No research into such claims turns up in local news archives or into the matter of the Ram Account’s widespread use among the URI community.
All URI community members are required to carry their school ID at all times. The cards themselves act as keys to personal information, including a member’s full name, ID number, date of birth, and Ram Account finances. According to estimates by URI Dining Services, approximately 6,685 ID holders carry at least one dollar of Ram money. A majority of this group rely on the Ram program for a litany of conveniences like snacks, drinks and printing. In an email from Dining Services Director Steve Mello, he disclosed that, “On a ‘normal week,’ spring semester Ram Account transactions are about $6,000.00 per day. The current cumulative balance of those total patrons is approximately $183,640.” This averages to around $27.50 of Ram monies per person.
On-campus and off-campus vendors adapt payment processing systems by leasing terminals through CBORD that allow a simple swipe of the student’s ID in the place of traditional forms of payment.
However, Ram does not simply move cash through a safe and secure financial medium without fees or collateral costs on vendors. According to Mello CBORD requires a $50 per month lease for Ram Account these processing terminals. He added that URI and CBORD collect nine percent of all sales purchased through the campus ID account at off-campus vendors like those at the Kingston Emporium. URI claims six percent of this, while CBORD claims three.
This sales fee was previously pegged at 12 percent. Though the charges cannot be passed onto Ram Account holders indiscriminately, based on URI policy, business owners hold the right to adjust product prices in general to remain competitive and profitable.
According to Cumberland Farms Area Sales Manager John Wilbur, who oversees 14 locations in South County, account holders shoulder a 14 cent fee per dollar spent. Though the actual figure turned out to be nine percent, he cited this burden as a disincentive for business owners, who must set prices reflective of the charge. Wilbur mentioned this as a major contributing factor in the decision to not implement the program at the Kingston-based franchise.
He argues that the resulting mark-up on their products would have made the store less competitive. Other forms of electronic credit require comparatively low processing costs. Stores that accept credit card transactions for example face a 3.5 percent processing fee. Wilbur argued that the cost was negligible to profit.

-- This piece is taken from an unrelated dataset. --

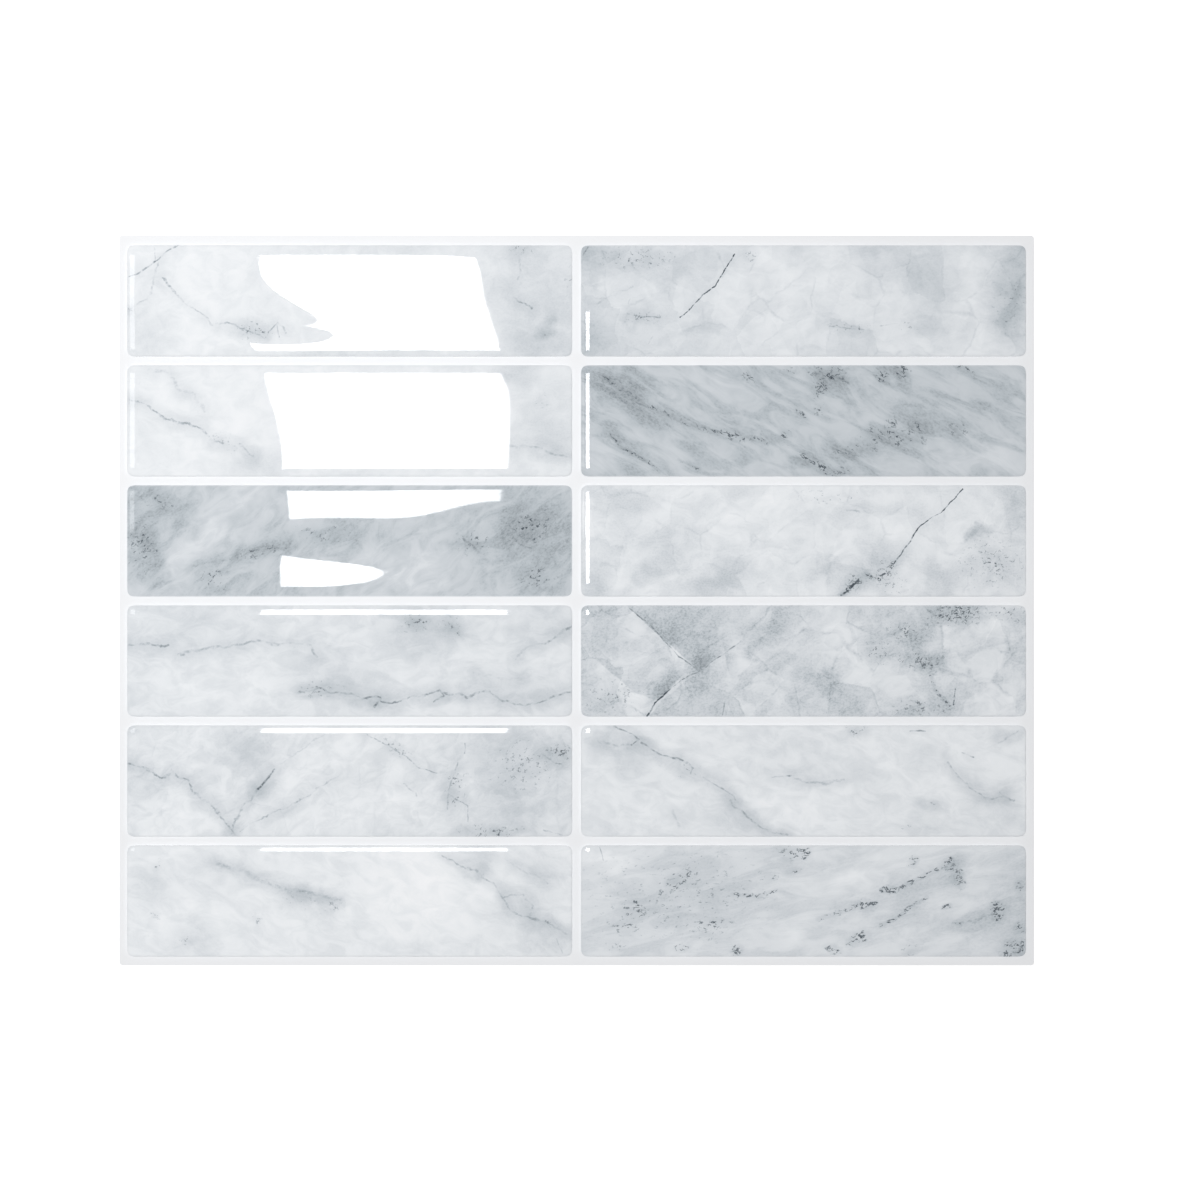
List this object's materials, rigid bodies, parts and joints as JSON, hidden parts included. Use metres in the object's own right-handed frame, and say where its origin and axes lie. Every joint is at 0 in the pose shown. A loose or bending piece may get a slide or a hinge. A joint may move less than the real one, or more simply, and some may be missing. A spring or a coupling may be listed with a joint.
{
  "type": "peel and stick backsplash tile",
  "caption": "Flat adhesive wall sheet: printed vinyl film with raised, round-shouldered clear gel tiles in a stacked grid over a grey-veined marble print, on a peel-off liner.",
  "frame": {"origin": "centre of the release liner's underside, which is the back of the sheet", "axes": "+X along the tiles towards the picture's right, +Y across them towards the top row, +Z out of the printed face"},
  "size_m": [0.2928, 0.2336, 0.0021],
  "materials": {
    "liner_paper": "satin",
    "vinyl_film": "satin",
    "clear_gel": "gloss"
  },
  "bodies": {
    "root": {"release_liner": "liner_paper", "printed_film": "vinyl_film", "gel_tile_row1_col1": "clear_gel", "gel_tile_row1_col2": "clear_gel", "gel_tile_row2_col1": "clear_gel", "gel_tile_row2_col2": "clear_gel", "gel_tile_row3_col1": "clear_gel", "gel_tile_row3_col2": "clear_gel", "gel_tile_row4_col1": "clear_gel", "gel_tile_row4_col2": "clear_gel", "gel_tile_row5_col1": "clear_gel", "gel_tile_row5_col2": "clear_gel", "gel_tile_row6_col1": "clear_gel", "gel_tile_row6_col2": "clear_gel"}
  },
  "joints": []
}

However, the Ram Account fee, at nine percent, almost triples that. Mello pointed out that the Bagelz coffee and bagel shop in Kingston stopped accepting Ram Account over a year ago after using the program for 18 years.
Adding the Rhode Island sales and local taxes at a combined eight percent means a potential 17 percent additional charge on every transaction.
Electronic credit from a Visa or Mastercard may be swiftly applied to Ram online, by phone or added physically at cash-eating kiosks at the Student Union or library.
Unlike credit and debit however, the Ram system shows some security issues. A lost or stolen ID exploited by a keen passerby may be easily emptied of its Ram Account funds if not reported stolen or lost in a reasonable time frame to the Campus Access Office at the Memorial Union. Funds drain easily from lost IDs due to the absence of a PIN or password protected security system.
Dining Services Director Steve Mello recommends that students who misplace an ID recover a new one immediately to prevent the theft of funds. “We are always concerned about the security [of Ram funds],” Mello says, “But when people come to us, and haven’t reported it stolen for two weeks, that’s when we discover that these [illegal] transactions have been made.”
Ram Account funds range from under five dollars to over $500. For in-person transactions, no secondary identification is required. However, merchants are required to verify a student’s photo on the card with the current card holder.
Ram Account may be used for a variety of small costs, from bitter morning brew at the Robert L. Carothers Library and Learning Commons café to glassware, gloves and safety equipment at the Department of Chemistry.
Specific conveniences, such as printing on the school’s server and fees for student lab supplies call exclusively for the Ram Account. The account may be spent at any vendor or service, such as restaurants and merchandise outlets who accept its use.
Constituents of the University of Rhode Island enter higher education with an immense network of financial decisions to make. Across all such institutions, students sweat quietly through lecture, pondering crushing credit card statements, while others balance cars on their chins in the form of federal student loan debt, or Direct Loans.
To make juggling these various and spinning dimensions of individual expense management less stressful on students and parents alike, universities and colleges often market this debit-style system as a safe and secure alternative to straight cash.
Personal funds funnel conveniently through a student’s ID card. Rutgers University calls it “RU Express.” Suffolk University calls it the “Ram Card” as well. Numerous colleges also offer a Higher One Mastercard, which stores tuition or reward refunds in a separate debit-style checking account. The aim remains the same—to provide an efficient system of student payment for everyday purchases like food, school supplies, and little conveniences.
Mello adds that new security structures are in the works for online transactions with Ram in the form of password-protected campus ID use.